Я уделял сыну столько внимания, что совсем забросил его сумасшедшую мать, от которой так старательно пытался Густава отгородить. Между тем состояние Евы день ото дня становилось все хуже и хуже. Разум ее помутился совершенно. Она деградировала все сильнее и сильнее и практически полностью утратила контакт с реальностью. Укрывшись клетчатым пледом, который я привез с одного из пипологических конгрессов в Шотландии, жалкая, всеми забытая, одинокая, она целыми днями, как каменная, сидела в своем кресле, ничего не делала и только смотрела на холодную тьму за окном.
Она почти перестала есть. Когда же голод все-таки просыпался в ней, она набрасывалась на еду, как дикое животное, и ела руками, так что в результате и ее одежда, и даже волосы приобретали ужасающий вид.
Знакомые советовали мне положить ее в больницу и подать на развод, но я почему-то никак не мог на это решиться. Возможно, как и все мои соплеменники, я просто испытывал болезненное пристрастие к печали и скорби. Я часами наблюдал за Евой и изучал ее повадки, как если бы она была не человеком, а раненым животным.
Поначалу Густав еще приставал к матери, пытаясь ее разговорить, поскольку они были связаны невидимой пуповиной. Но когда он окончательно понял, что не нужен ей, прекратил свои попытки.

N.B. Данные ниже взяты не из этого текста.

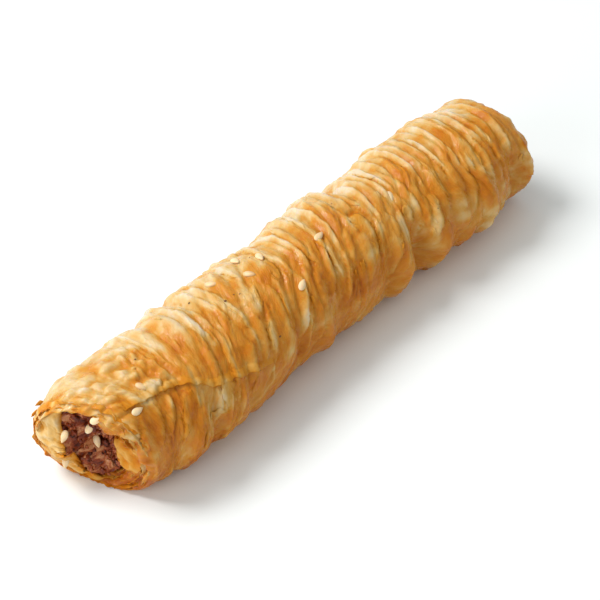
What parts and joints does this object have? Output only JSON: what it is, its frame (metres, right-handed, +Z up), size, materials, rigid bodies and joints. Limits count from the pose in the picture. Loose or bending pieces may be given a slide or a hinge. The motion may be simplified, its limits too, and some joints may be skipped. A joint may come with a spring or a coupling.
{
  "type": "rolled filled pastry",
  "caption": "Long baked roll of thin pleated pastry sheets round a minced filling, open at both ends, with sesame seeds.",
  "frame": {"origin": "on the floor under the middle of the bounding box", "axes": "+X along the roll, away from the mouth that shows its filling; +Z up; -Y towards the side with the outer sheet's free edge"},
  "size_m": [0.1574, 0.0375, 0.03],
  "materials": {
    "pastry": "baked, golden, lightly oiled",
    "filling": "moist minced filling"
  },
  "bodies": {
    "root": {"pastry": "pastry", "filling": "filling"}
  },
  "joints": []
}
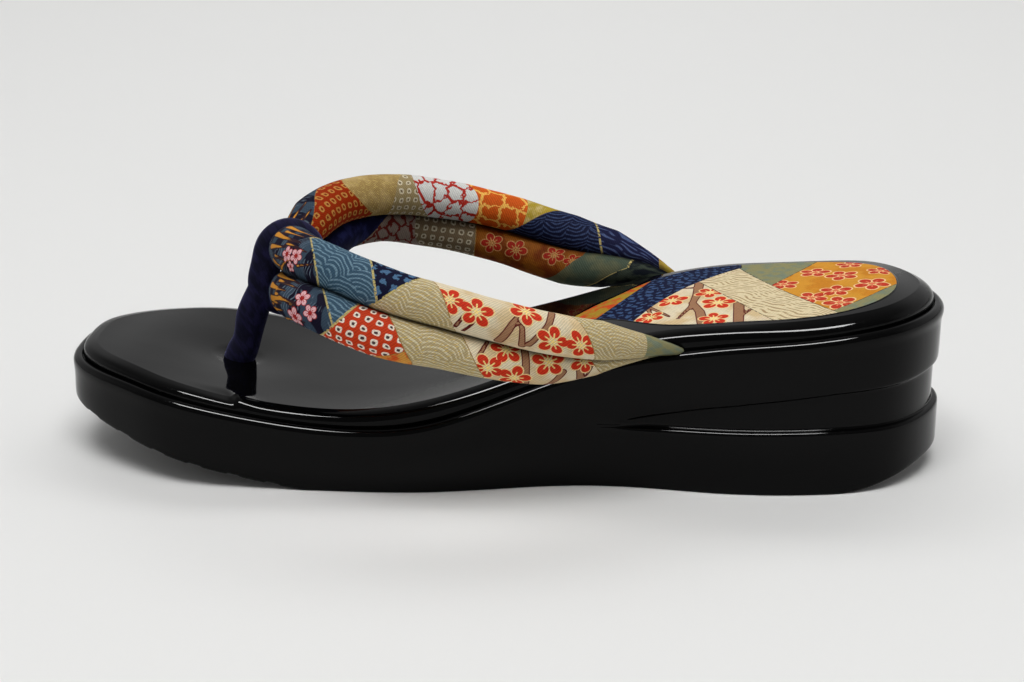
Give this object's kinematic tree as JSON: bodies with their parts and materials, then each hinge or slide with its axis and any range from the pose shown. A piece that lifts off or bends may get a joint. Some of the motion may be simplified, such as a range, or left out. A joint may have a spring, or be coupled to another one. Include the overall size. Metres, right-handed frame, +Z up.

Взяв пример с меня, он стал подолгу сидеть возле Евы, молча наблюдая за тем, как она угасает.
Я, разумеется, прекрасно понимал, что все это не очень полезно для психического здоровья моего сына, но никак не мог решить, что же мне с ней делать. Отправить ее в психиатрическую клинику и полностью изолировать от ребенка? Или пусть Густав сам определит, в каком направлении будут развиваться их отношения?
Моя нерешительность привела к тому, что Густав взял роль лидера на себя. Мой упитанный сынишка как бы заполнил собой нишу, образовавшуюся после ухода его матери. Я видел, что происходит, но, несмотря на весь свой жизненный опыт, так и не сумел понять, чем это впоследствии для меня обернется.
17
Моя семейная жизнь превратилась в руины, дом стал холодным и неуютным. Ева страшно опустилась, на щеках у нее, как и у многих сумасшедших, начали расти волосы. И хотя Густав ухаживал за ней самоотверженно и с любовью, я понимал, что вечно так продолжаться не может.
Тем временем жизнь шла своим чередом. Я по-прежнему занимался пипологией, и слава моя росла день ото дня. Количество моих поклонников и последователей неуклонно увеличивалось, меня много и охотно цитировали, а пипологические исследования приобрели широчайший размах. Однако при всем при том я не мог отделаться от странного ощущения, что созданная мной теория, мои идеи словно отделились от меня и зажили самостоятельной жизнью. Я чувствовал, что больше никогда не буду принадлежать самому себе. Более того, мне стало казаться, что пипология — наука совершенно бесполезная, что это всего лишь скоропреходящее веяние интеллектуальной моды.
Подобно многим другим новым научным дисциплинам, пипология, вместо того чтобы углубляться в суть, стала скользить по поверхности. Серьезная наука должна заниматься серьезными проблемами, однако вместо этого пипология превратилась в закрытый элитарный клуб, члены которого были обязаны придерживаться единого мнения.
Экологи гомосексуальной ориентации в своих дискуссиях налево и направо спекулировали моим именем и притворялись, что считают каждое мое слово непререкаемой истиной. Впрочем, очень скоро их двуличие выплыло наружу. Именно в их среде возникла и, как лесной пожар, стала распространяться постпипология.
Постпипологи подвергали меня острой критике, обвиняя в дискриминации женщин и в мужском шовинизме, хотя в гораздо большей степени это свойственно именно отношениям между голубыми. Подняв большой шум в средствах массовой информации, педерасты доказывали, что гомосексуализм — единственное решение всех пипологических проблем. Гомосексуальность, утверждали они, проникает сквозь окошко для подглядывания, разбивает зеркало, прозрачное только с одной стороны, и заменяет его стеклом, пропускающим свет в обоих направлениях. Образ их жизни, по-видимому, замутил им разум, и они ошибочно считали, что олицетворение себя с другим аналогично упразднению окошка и является проявлением ущербности.
Что касается меня, то я не видел в подглядывании ничего дурного и рассматривал его как необходимую составляющую человеческого существования. Поэтому критика идеологов голубизны меня особо не волновала. Однако о моей теории писали и говорили так много, что в конце концов она стала вызывать у меня тошноту.